For a RAID controller, a lot of this is easier to do. RAID controllers already live in the world of SCSI protocols, so they know how to talk to disk drives and enclosures (someone needs to). They already need to store information about disks (namely the identity of the disk), but unlike ZFS, they can specialize that to storing the WWN. And they have a revenue stream (namely selling hardware) that can be used to implement these features. And they have a revenue stream because their users want these features.
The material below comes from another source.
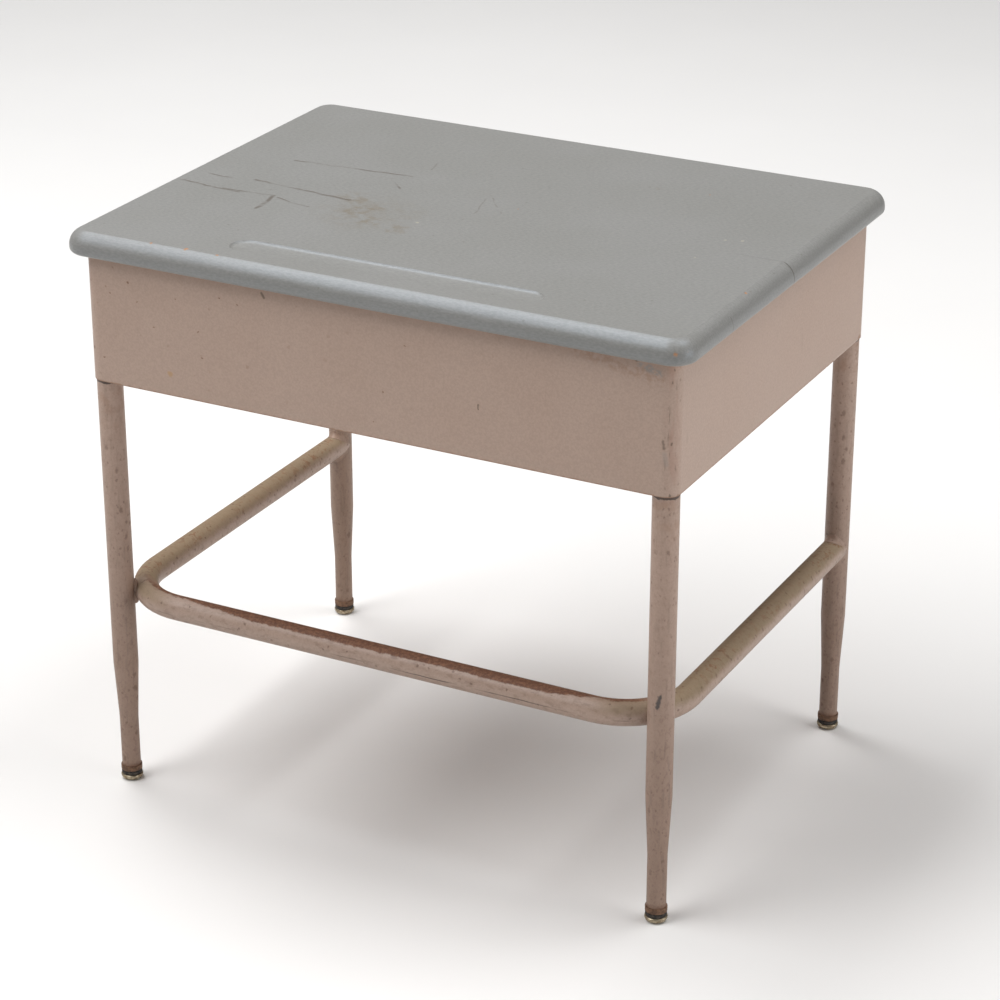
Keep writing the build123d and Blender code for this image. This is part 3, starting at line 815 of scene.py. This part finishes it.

Just to be clear: I am heavily in favor of using ZFS as the RAID layer, and not using hardware RAID.

 

[Alain De Vos]

I worked with professional SAN/NAS solutions and it's the hardware builder/vendor/integrator who described the purpose of the leds. Mostly under control of the disk-enclosure and zfs had no influcence as far as i remember. Altough it informed on which disks/leds I should check.
It worked with an underlying alarming system. Some software which collected info from the controllers , filesystems and raised an alarm when a disk failed.
I had to press a few buttons on the enclosure a few buttons on the failing disk and just pull the failing disk out and the new one in and press a few buttons. Then go to the software interface to start the zfs resilvering of the raid.

 

[ralphbsz]

Exactly: That builder/vendor/integrator did the connecting of LEDs (and in your case switches) to the ZFS file system. That is a lot of work to implement, BTDT.